03/31/06: 10:30 AM, webcast
11th Floor Large Conference Room
Host: Patrick Pantel and Jafar Adibi, schedule

Abstract: There is only one complete language processing device to date: the human brain. Though there is debate on how much built-in bias human learners might have, we definitely acquire language in a primarily unsupervised fashion. In contrast, most computational approaches to language processing are based on supervised methods, which require hand-labeled corpora for training. Since most high-level NLP tasks, such as machine translation and question-answering, lack richly annotated corpora, unsupervised methods are extremely appealing -- provided they can be made to work. Unsupervised learning of linguistic structure presents a challenge which is common to all unsupervised systems: how to get the system to learn the right thing, and what to do if it does not. One success story for unsupervised methods is in the task of learning word alignments between two languages for machine translation. For this task, it has been shown that increasingly sophisticated models can learn increasingly correct structure, albeit at a high cost of engineering and conceptual complexity. In this talk, I will discuss an alternative to the design of complex models: the intersection of multiple simple ones. I'll first describe a new approach to word alignment. Our system combines two simple hidden Markov models (HMMs), one for each translation direction. The models are trained so that they both explain the observed data and also predict compatible hidden structures. The models' interaction biases the learning in a way which is difficult to achieve using a single model. Broadly, a single HMM imposes a one-to-many alignment constraint, while the intersection of two HMMs encourages more strict one-to-one matchings. Next, I will describe a system for the unsupervised learning of syntactic parse trees. This system again combines two simple models, one designed to model constituent boundaries, and another designed to model the recursive relationships between phrases. The models impose constraints on each other, allowing their combination to learn better tree structures than either component. On both of these tasks, our systems produce state-of-the-art results, despite (or perhaps because of) their simplicity.

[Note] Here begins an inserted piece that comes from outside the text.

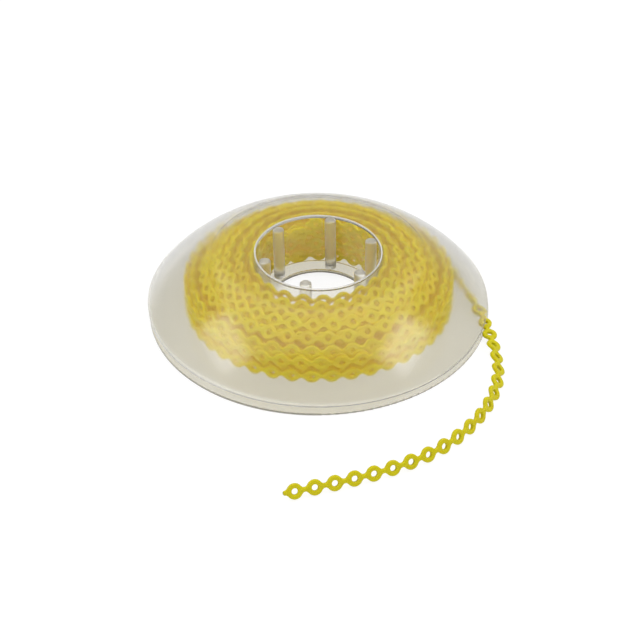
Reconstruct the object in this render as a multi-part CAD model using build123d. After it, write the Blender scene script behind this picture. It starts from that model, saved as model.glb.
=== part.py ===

About Dan Klein: Dan Klein is an assistant professor of computer science at UC Berkeley (PhD Stanford, MS Oxford, BA Cornell). Professor Klein's research focuses on natural language processing, including unsupervised learning, statistical parsing, information extraction, and machine translation. His academic honors include a British Marshall Fellowship, an inaugural Microsoft New Faculty Fellowship, and best paper awards at the ACL and EMNLP conferences.